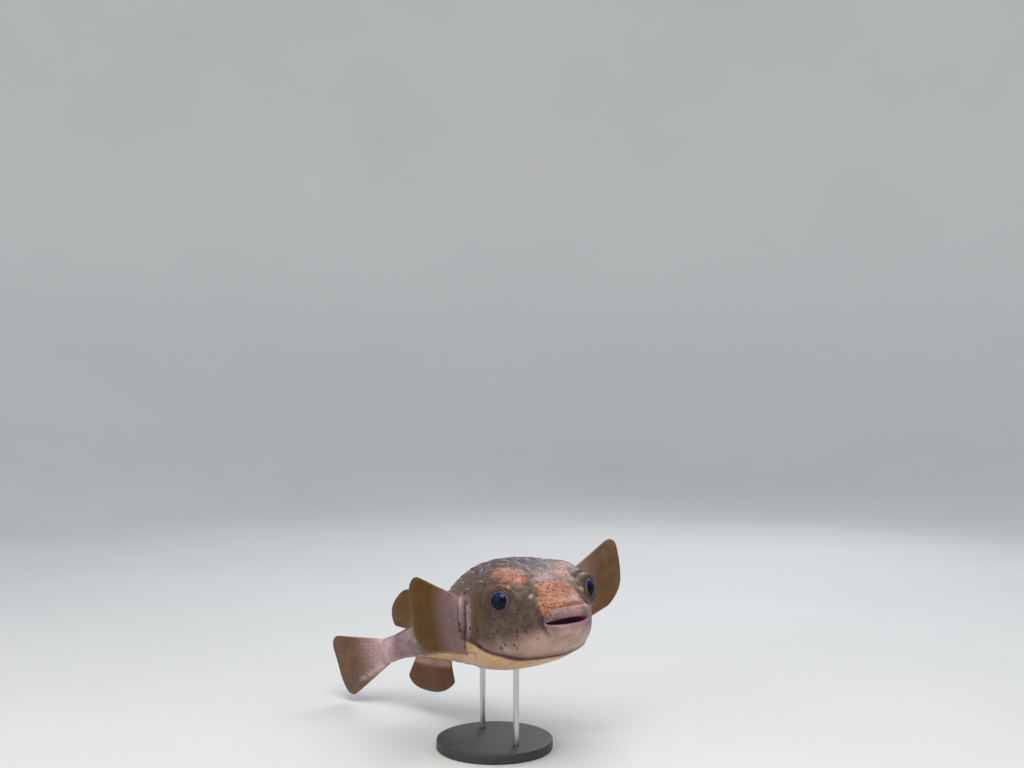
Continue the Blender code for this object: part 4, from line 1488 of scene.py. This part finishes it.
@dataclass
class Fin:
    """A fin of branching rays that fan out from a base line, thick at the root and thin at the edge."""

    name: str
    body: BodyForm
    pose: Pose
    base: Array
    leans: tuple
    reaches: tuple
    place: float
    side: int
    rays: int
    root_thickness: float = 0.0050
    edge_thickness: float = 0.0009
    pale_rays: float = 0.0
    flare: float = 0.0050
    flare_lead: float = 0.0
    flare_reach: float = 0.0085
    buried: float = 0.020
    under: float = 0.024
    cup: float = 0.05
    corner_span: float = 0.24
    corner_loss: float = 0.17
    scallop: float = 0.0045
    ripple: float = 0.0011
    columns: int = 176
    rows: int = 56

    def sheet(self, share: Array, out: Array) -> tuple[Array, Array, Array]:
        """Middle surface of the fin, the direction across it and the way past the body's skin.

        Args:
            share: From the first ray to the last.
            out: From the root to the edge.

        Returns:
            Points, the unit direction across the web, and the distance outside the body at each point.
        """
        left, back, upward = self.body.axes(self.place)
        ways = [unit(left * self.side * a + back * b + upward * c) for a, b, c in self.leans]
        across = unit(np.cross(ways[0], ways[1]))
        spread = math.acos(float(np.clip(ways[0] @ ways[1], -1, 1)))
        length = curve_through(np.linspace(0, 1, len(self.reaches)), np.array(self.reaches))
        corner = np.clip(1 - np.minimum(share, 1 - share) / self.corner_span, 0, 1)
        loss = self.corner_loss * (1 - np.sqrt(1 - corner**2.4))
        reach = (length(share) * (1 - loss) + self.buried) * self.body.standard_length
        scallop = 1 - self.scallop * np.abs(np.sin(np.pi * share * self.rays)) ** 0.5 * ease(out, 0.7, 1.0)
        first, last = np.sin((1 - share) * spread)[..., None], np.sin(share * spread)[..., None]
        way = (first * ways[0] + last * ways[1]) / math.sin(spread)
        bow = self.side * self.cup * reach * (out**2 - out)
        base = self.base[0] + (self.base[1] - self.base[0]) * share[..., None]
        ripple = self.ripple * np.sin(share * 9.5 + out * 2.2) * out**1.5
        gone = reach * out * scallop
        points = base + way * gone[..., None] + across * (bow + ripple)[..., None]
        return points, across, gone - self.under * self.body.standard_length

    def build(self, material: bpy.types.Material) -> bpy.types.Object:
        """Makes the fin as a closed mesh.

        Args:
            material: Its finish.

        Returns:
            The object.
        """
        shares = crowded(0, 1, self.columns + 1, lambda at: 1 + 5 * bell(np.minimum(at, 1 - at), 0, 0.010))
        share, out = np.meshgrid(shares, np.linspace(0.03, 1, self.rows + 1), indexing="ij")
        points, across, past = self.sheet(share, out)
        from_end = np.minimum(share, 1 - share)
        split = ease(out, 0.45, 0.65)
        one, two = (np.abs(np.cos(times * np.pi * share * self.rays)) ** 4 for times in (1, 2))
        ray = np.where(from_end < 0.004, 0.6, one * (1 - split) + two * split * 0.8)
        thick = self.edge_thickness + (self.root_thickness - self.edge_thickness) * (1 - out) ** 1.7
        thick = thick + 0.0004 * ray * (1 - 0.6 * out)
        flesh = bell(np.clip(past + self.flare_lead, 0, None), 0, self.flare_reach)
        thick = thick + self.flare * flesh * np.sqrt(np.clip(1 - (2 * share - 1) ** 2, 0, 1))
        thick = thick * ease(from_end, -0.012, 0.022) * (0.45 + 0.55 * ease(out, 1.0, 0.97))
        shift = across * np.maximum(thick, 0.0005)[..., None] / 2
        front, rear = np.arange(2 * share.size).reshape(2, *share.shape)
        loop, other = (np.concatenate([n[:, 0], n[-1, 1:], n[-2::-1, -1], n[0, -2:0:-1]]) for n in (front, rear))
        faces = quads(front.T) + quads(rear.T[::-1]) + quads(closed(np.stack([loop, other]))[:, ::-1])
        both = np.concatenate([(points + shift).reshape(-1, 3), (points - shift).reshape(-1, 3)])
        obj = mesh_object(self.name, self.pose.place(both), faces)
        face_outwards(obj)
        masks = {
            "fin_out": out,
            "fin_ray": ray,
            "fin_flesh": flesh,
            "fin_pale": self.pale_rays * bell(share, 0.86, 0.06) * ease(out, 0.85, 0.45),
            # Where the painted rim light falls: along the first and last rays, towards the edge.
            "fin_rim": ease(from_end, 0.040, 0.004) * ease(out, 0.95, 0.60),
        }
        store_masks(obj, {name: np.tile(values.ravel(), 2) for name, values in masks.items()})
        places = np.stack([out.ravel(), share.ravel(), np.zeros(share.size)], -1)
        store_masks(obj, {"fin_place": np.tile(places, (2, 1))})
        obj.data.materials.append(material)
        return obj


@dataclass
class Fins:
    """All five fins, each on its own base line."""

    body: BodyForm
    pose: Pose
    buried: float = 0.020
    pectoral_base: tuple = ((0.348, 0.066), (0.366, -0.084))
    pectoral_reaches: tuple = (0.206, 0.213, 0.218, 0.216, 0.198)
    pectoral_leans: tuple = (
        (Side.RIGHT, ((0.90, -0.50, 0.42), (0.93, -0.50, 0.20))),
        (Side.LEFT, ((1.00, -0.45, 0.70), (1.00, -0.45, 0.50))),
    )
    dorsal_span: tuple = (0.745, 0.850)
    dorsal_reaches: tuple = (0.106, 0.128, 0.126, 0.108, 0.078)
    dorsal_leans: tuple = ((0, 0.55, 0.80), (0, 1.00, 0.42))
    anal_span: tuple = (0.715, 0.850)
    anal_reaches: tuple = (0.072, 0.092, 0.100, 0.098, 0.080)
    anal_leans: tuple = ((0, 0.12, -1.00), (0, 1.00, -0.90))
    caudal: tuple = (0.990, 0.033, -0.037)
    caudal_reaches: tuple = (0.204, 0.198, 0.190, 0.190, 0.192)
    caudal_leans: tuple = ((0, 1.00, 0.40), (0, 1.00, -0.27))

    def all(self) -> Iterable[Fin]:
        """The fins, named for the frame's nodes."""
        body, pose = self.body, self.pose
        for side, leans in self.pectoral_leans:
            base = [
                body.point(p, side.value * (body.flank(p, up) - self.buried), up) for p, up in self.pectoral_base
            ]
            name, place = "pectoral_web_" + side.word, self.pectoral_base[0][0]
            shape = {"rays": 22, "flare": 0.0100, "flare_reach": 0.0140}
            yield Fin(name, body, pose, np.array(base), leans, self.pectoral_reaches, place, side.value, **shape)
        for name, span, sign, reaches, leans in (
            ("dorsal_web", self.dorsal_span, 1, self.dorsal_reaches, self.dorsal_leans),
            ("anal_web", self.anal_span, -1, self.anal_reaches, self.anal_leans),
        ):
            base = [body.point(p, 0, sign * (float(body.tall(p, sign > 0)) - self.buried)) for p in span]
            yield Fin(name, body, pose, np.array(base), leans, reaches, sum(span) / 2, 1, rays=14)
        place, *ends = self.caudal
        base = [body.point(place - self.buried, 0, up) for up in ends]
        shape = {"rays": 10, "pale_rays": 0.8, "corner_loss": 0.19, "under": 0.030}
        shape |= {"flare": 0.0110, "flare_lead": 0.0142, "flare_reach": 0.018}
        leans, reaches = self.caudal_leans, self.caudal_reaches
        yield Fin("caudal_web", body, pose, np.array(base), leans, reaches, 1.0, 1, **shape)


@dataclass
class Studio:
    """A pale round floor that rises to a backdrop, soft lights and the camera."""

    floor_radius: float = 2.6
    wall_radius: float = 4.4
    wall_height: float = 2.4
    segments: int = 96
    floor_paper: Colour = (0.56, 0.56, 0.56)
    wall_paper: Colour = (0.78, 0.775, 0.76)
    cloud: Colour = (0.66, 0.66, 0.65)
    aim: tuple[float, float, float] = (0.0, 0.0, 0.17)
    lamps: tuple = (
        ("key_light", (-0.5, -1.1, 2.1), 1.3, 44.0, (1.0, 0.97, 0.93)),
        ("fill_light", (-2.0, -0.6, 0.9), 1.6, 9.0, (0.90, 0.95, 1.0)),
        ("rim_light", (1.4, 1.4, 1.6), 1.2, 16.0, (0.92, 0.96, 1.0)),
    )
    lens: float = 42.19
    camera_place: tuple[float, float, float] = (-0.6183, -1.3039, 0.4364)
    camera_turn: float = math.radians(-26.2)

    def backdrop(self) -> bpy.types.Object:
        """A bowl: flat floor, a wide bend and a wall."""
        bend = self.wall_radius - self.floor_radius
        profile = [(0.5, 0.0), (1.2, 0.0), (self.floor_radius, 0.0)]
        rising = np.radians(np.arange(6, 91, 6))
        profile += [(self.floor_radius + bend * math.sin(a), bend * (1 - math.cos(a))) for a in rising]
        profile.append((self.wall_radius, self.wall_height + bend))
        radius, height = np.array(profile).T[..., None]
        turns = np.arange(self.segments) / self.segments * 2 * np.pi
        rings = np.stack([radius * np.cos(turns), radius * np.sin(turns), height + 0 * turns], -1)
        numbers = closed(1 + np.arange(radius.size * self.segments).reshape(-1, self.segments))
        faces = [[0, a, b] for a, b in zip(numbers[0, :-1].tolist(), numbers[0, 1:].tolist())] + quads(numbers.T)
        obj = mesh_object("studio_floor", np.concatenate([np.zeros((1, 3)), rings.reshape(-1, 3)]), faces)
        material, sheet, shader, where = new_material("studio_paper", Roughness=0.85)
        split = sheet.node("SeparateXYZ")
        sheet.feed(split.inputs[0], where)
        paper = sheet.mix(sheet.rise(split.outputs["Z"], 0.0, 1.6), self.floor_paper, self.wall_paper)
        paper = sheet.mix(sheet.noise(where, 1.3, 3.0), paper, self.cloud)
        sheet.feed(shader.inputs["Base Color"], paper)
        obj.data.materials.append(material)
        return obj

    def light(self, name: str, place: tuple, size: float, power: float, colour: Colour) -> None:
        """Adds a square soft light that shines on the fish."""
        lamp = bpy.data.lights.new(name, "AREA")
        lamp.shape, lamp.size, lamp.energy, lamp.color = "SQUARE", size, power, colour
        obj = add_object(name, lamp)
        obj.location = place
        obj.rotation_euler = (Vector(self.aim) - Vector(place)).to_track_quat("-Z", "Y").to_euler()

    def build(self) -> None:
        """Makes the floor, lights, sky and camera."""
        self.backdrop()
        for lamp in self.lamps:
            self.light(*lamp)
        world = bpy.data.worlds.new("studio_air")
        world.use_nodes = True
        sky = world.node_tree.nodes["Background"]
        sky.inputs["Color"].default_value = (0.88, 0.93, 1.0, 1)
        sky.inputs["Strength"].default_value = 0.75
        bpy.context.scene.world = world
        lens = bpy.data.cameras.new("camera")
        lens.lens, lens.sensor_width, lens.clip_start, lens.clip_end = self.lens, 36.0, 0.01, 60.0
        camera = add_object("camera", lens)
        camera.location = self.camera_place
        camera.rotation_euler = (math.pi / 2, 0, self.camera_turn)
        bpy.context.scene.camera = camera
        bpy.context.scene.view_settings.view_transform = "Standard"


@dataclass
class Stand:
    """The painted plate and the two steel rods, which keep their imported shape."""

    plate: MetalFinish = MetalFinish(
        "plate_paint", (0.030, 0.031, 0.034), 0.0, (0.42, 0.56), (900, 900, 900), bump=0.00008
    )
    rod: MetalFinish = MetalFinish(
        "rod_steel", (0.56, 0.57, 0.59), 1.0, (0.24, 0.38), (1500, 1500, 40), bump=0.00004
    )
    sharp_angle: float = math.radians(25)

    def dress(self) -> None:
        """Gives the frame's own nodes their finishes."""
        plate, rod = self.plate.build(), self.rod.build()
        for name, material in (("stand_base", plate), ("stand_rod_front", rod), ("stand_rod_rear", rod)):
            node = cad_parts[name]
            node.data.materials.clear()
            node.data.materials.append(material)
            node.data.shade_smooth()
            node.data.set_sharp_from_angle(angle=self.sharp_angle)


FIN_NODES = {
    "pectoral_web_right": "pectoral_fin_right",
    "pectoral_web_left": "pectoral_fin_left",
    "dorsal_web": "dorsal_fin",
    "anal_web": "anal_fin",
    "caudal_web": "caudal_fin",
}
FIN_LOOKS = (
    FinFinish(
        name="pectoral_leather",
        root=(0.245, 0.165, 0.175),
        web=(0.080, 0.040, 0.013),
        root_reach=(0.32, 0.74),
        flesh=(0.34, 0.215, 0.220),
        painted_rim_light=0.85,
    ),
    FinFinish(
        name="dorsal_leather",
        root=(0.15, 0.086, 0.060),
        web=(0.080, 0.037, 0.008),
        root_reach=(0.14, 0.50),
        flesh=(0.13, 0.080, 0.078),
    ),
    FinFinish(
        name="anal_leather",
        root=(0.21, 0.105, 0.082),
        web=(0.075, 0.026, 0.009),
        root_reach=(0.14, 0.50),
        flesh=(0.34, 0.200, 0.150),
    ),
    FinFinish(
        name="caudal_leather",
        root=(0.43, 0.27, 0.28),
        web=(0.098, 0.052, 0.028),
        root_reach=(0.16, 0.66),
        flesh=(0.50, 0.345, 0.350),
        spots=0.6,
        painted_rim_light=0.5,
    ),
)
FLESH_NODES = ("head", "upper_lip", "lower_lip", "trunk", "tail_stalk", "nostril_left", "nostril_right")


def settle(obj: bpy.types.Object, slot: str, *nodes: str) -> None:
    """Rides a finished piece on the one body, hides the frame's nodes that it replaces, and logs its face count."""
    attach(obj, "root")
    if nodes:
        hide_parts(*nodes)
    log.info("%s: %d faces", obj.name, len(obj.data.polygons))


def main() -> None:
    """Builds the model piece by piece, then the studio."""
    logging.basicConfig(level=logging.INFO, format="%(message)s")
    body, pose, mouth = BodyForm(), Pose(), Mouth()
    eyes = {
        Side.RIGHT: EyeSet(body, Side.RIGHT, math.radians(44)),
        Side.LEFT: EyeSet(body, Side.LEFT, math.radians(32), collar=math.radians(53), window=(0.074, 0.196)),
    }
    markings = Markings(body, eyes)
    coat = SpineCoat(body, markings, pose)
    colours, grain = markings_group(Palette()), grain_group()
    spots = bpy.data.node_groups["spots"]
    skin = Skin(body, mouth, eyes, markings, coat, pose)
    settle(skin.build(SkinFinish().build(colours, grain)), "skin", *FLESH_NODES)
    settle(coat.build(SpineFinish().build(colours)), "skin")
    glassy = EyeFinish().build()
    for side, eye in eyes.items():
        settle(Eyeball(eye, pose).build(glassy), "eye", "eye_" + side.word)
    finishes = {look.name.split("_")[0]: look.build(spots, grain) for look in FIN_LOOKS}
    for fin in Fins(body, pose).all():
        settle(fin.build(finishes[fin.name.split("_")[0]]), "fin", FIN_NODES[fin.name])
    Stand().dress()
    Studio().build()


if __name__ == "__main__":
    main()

+ + + + +

Exactly as they stand, set down the lines from the top of the data through the line with "out: From the root to the edge.".

- **Task solution**:
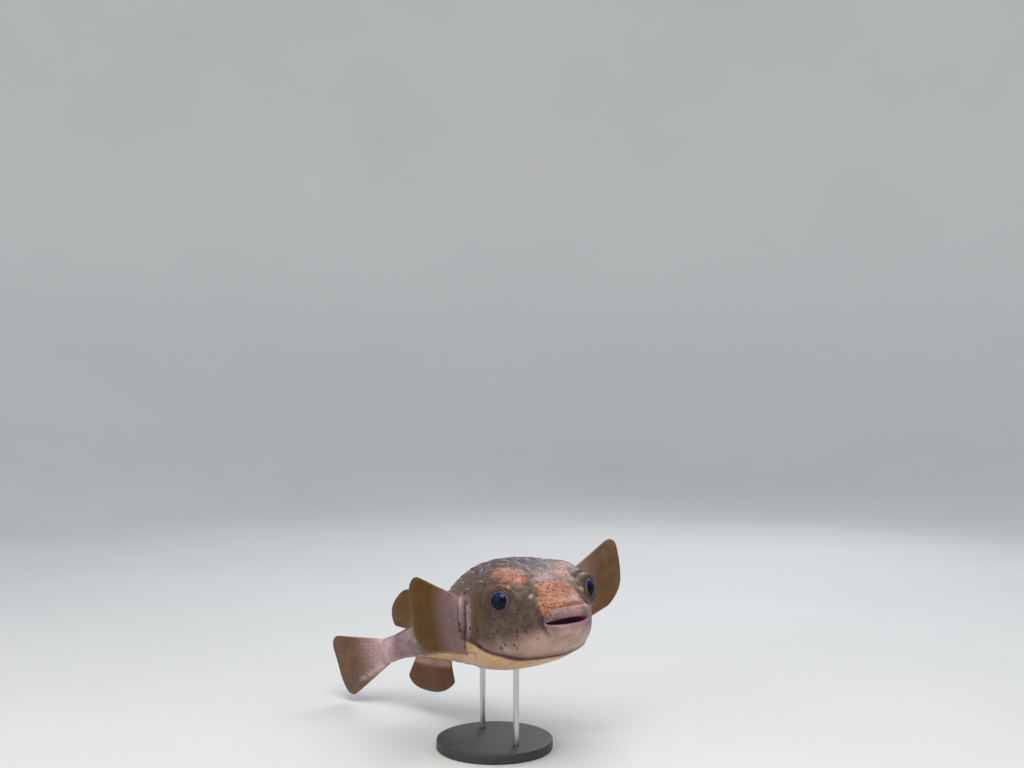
Continue the Blender code for this object: part 4, from line 1488 of scene.py. This part finishes it.
@dataclass
class Fin:
    """A fin of branching rays that fan out from a base line, thick at the root and thin at the edge."""

    name: str
    body: BodyForm
    pose: Pose
    base: Array
    leans: tuple
    reaches: tuple
    place: float
    side: int
    rays: int
    root_thickness: float = 0.0050
    edge_thickness: float = 0.0009
    pale_rays: float = 0.0
    flare: float = 0.0050
    flare_lead: float = 0.0
    flare_reach: float = 0.0085
    buried: float = 0.020
    under: float = 0.024
    cup: float = 0.05
    corner_span: float = 0.24
    corner_loss: float = 0.17
    scallop: float = 0.0045
    ripple: float = 0.0011
    columns: int = 176
    rows: int = 56

    def sheet(self, share: Array, out: Array) -> tuple[Array, Array, Array]:
        """Middle surface of the fin, the direction across it and the way past the body's skin.

        Args:
            share: From the first ray to the last.
            out: From the root to the edge.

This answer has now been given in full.